— What you should do —
From the first line of the data below, copy each line up to the one containing "own_mesh(wire)", and include that line too.

— Available data —
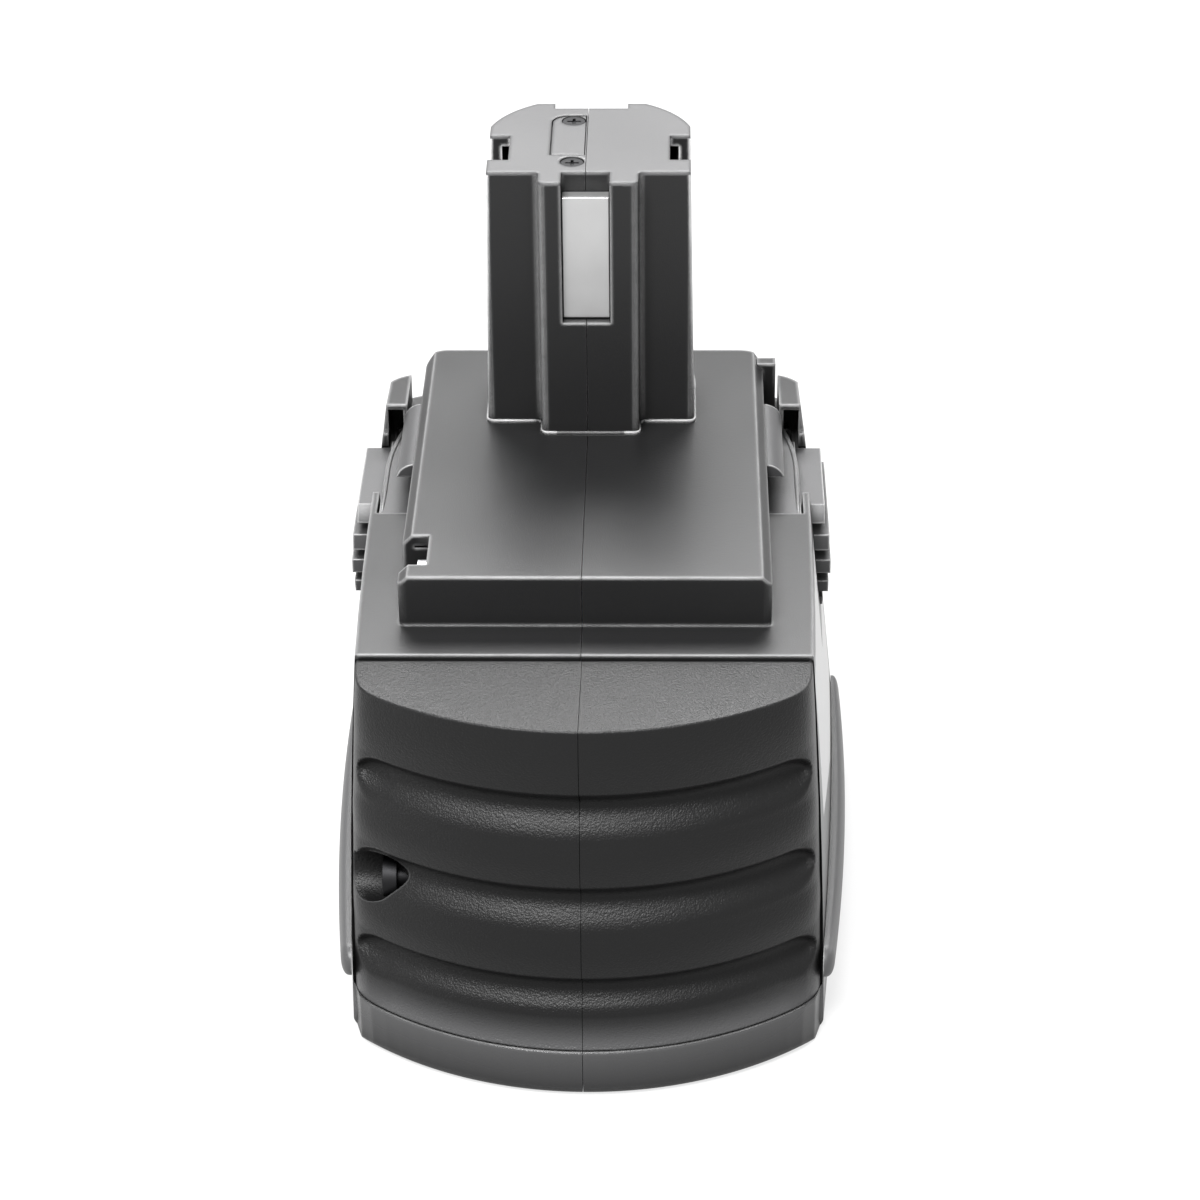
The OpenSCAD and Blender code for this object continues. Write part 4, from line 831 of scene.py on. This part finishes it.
# %% The two springs
for side, sign in (("left", -1), ("right", 1)):
    low, high = (np.array(corner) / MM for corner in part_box(side + "_latch_spring"))
    wire = merged(mesh_piece(side + "_spring_wire", *coil(low, high), angle=60))
    print(wire.name, round(point_outwards(wire) * 1e9, 1), "mm3, length",
          round(high[0] - low[0], 2))
    wire.data.materials.append(finish["spring"])
    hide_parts(side + "_latch_spring")
    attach(wire, "pack")
    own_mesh(wire)

# %% [markdown]
# ## Floor and light
# A product photograph like this is taken on white, with one big soft light behind and above,
# whose reflection makes the tops pale, and one in front and above, which draws the lower slopes
# of the finger grooves. Two weak ones at the sides lift the edges. The floor glows a little and
# is lit for the rest, the same for every ray, so it is nearly white and keeps a soft shadow.

# %% Floor
HALF = 6                  # half of the floor's side, in metres
GLOW, GREY = 0.74, 0.13   # the floor's own light and the share that it throws back
floor_mesh = bpy.data.meshes.new("floor")
floor_mesh.from_pydata([(-HALF, -HALF, 0), (HALF, -HALF, 0), (HALF, HALF, 0), (-HALF, HALF, 0)],
                       [], [(0, 1, 2, 3)])
floor = bpy.data.objects.new("floor", floor_mesh)
bpy.context.scene.collection.objects.link(floor)
floor_finish = bpy.data.materials.new("pale_floor")
floor_finish.use_nodes = True
tree = floor_finish.node_tree
tree.nodes.remove(shader_of(floor_finish))
glow = add(tree, "Emission")
glow.inputs["Strength"].default_value = GLOW
lit = add(tree, "BsdfDiffuse")
lit.inputs["Color"].default_value = (GREY, GREY, GREY, 1)
both = add(tree, "AddShader")
tree.links.new(glow.outputs[0], both.inputs[0])
tree.links.new(lit.outputs[0], both.inputs[1])
output = next(n for n in tree.nodes if n.type == "OUTPUT_MATERIAL")
tree.links.new(both.outputs[0], output.inputs["Surface"])
floor_mesh.materials.append(floor_finish)
print("floor glows", GLOW, "and throws back", GREY)

# %% World
SKY, WHITE = 0.3, 1.0   # what lights the pack, and what is seen directly or in a reflection
world = bpy.data.worlds.new("studio")
world.use_nodes = True
bpy.context.scene.world = world
sky = world.node_tree
background = next(n for n in sky.nodes if n.type == "BACKGROUND")
background.inputs["Color"].default_value = (1, 1, 1, 1)
path = add(sky, "LightPath")
mirrored = maths(sky, "MAXIMUM", path.outputs["Is Glossy Ray"],
                 path.outputs["Is Transmission Ray"])
showing = maths(sky, "MAXIMUM", path.outputs["Is Camera Ray"], mirrored)
strength = maths(sky, "ADD", maths(sky, "MULTIPLY", showing, WHITE - SKY), SKY)
sky.links.new(strength, background.inputs["Strength"])
print("world:", SKY, "for light and", WHITE, "where it shows")

# %% Lamps
def softbox(name, place, target, width, height, power):
    """A rectangular lamp at place that faces target, in metres and watts."""
    lamp = bpy.data.lights.new(name, "AREA")
    lamp.shape = "RECTANGLE"
    lamp.size, lamp.size_y, lamp.energy = width, height, power
    made = bpy.data.objects.new(name, lamp)
    made.location = place
    direction = Vector(target) - Vector(place)
    made.rotation_euler = direction.to_track_quat("-Z", "Y").to_euler()
    bpy.context.scene.collection.objects.link(made)
    return made


softbox("back_light", (0.0, 0.57, 0.82), (0, 0, 0.09), 0.8, 0.35, 25)
softbox("left_light", (-0.6, -0.22, 0.05), (0, 0, 0.045), 0.3, 0.08, 0.5)
softbox("right_light", (0.9, 0.45, 0.25), (0.04, 0, 0.05), 0.5, 0.5, 2.5)
softbox("top_light", (-0.15, -0.5, 0.86), (0, -0.03, 0.05), 0.4, 0.3, 24)
bpy.context.scene.view_settings.view_transform = "Standard"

— Answer for this exercise —
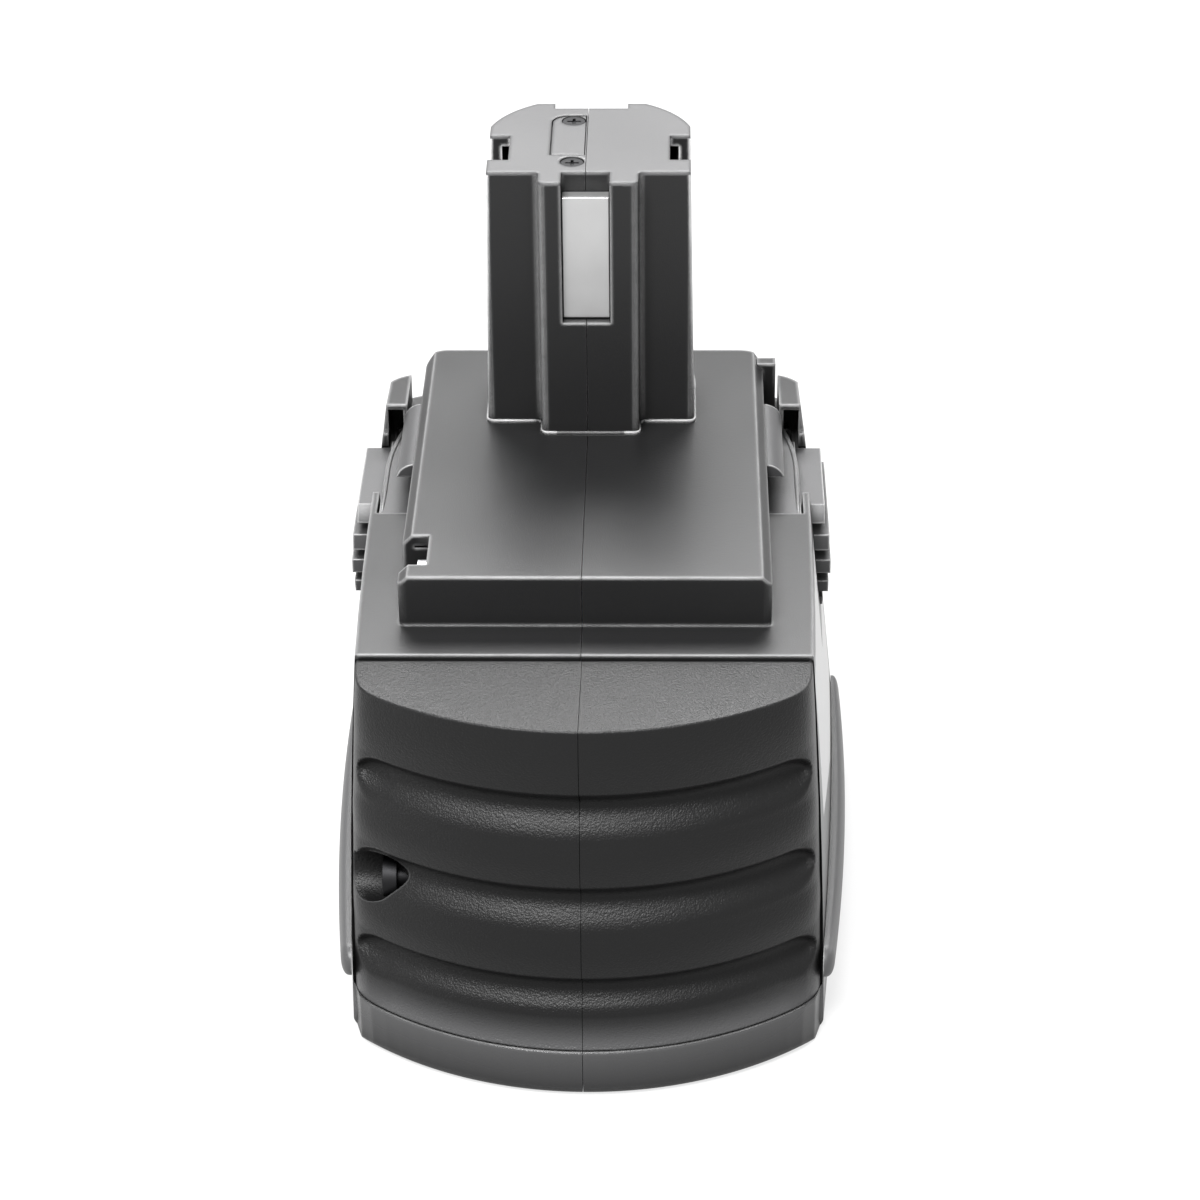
The OpenSCAD and Blender code for this object continues. Write part 4, from line 831 of scene.py on. This part finishes it.
# %% The two springs
for side, sign in (("left", -1), ("right", 1)):
    low, high = (np.array(corner) / MM for corner in part_box(side + "_latch_spring"))
    wire = merged(mesh_piece(side + "_spring_wire", *coil(low, high), angle=60))
    print(wire.name, round(point_outwards(wire) * 1e9, 1), "mm3, length",
          round(high[0] - low[0], 2))
    wire.data.materials.append(finish["spring"])
    hide_parts(side + "_latch_spring")
    attach(wire, "pack")
    own_mesh(wire)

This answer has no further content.